Por isso, gosto mais do Natal porque para este, ao menos, tenho um subsídio especial que me ajuda a disfarçar a pobreza, além de que as igrejas oferecem uns programas e umas noites de vigília para as quais não mais preciso de pagar além de umas ofertas que nem sequer têm valor estipulado.
Mas hoje não é Natal. Hoje é dia dos namorados e todas as demonstrações de amor têm o preço estampado na factura que, além de caro, ainda paga IVA. Olho para a mulher que ainda dorme. São quase quatro da manhã, em breve o despertador vai tocar.
Vou eu despertá-la. Nos vamos levantar apressados sem tempo sequer para um beijo, enfrentaremos a escuridão e o silêncio das ruas, rezando a Deus para que nenhum larápio nos venha roubar o pouco que ainda temos.

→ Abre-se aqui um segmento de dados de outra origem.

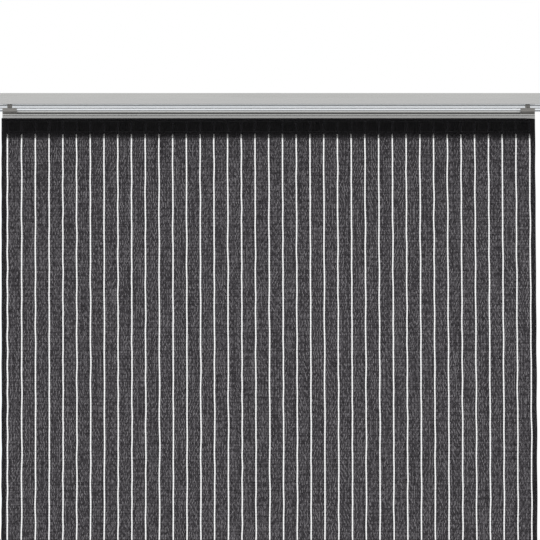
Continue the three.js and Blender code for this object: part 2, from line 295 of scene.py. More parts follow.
fade = math_node(floor_paint, "MULTIPLY", fade, sees_white)
glow = add_node(floor_paint, "ShaderNodeEmission", {"Color": WHITE, "Strength": 1.0})
show(floor_paint, mix_shaders(floor_paint, fade, paint.outputs[0], glow.outputs[0]))
floor.data.materials.append(floor_paint)
print(f"floor at {FLOOR_Z:.3f} m")

# %% [markdown]
# ## Anodised aluminium
# The track, the holder and the bottom bar are extruded aluminium with a satin anodised skin. The
# die leaves fine lines along the length, and the acid bath before anodising leaves a soft grain.
# Noise that is stretched hundreds of times along X gives the lines, and a second one with no
# direction gives the grain. Both work on the gloss and on a very shallow bump. A few slow patches
# of colour keep the long faces from looking painted.
#
# Much of the grey is painted light and shade. Inside the track's channels the front and rear ones
# are painted darker, as painted shade, and the middle one lighter, as a painted highlight, with a
# rougher skin there too. The track's underside is painted darker around the slots, as painted
# shade, and lighter on the strips between them, as a painted reflection of the daylight behind. The
# holder is painted darker on its face, in its grooves and inside its channel, as painted shade, and
# lighter on its lips and rib, as a painted highlight. Lists of (millimetres, grey) along Y and Z
# give each lip and groove its own grey.

# %% Aluminium and its greys
DRAWN_LINES, SLOW_PATCHES = (0.004, 3.0, 3.0), (0.01, 0.05, 0.05)
BATH_GRAIN = 4.0
LINE_DEPTH, BATH_GRAIN_DEPTH = 0.012, 0.006


def satin_aluminium(name, shade, roughness):
    material, shader = new_material(name)
    shader.inputs["Metallic"].default_value = 1.0
    lines = noise(material, place_in_mm(material, DRAWN_LINES), 1.0, 3)
    grain = noise(material, place_in_mm(material), BATH_GRAIN, 2)
    patches = noise(material, place_in_mm(material, SLOW_PATCHES), 1.0, 2)
    tone = add_node(material, "ShaderNodeMix", {0: 0.5, 2: lines, 3: patches}, data_type="FLOAT")
    tint(material, tone.outputs[0], [(0.35, scaled(shade, 0.95)), (0.65, scaled(shade, 1.07))])
    gloss = between(material, lines, roughness - 0.05, roughness + 0.05)
    feed(material, gloss, shader.inputs["Roughness"])
    fine = bump(material, grain, BATH_GRAIN_DEPTH, 0.5)
    feed(material, bump(material, lines, LINE_DEPTH, 0.6, fine), shader.inputs["Normal"])
    return material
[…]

Vamos enfrentar as lutas nas paragens e também rezar para chegarmos cedo ao trabalho, na esperança de que tantas lutas rendam alguns tostões no fim do mês.
No final do dia, depois de outras lutas e engarrafamentos, chegaremos a casa tarde na noite, cansados, contando as batatas e as mandiocas para mitigar a fome e nos deitaremos, sem beijos, nem carinhos, para ganhar forças para um novo dia de batalha.
Não, não nos esquecemos do dia do amor, mas, em tempos de miséria, não há tempo, nem dinheiro para o romantismo. E, assim, vai o amor se tornando cada vez mais um luxo para aqueles que o podem pagar.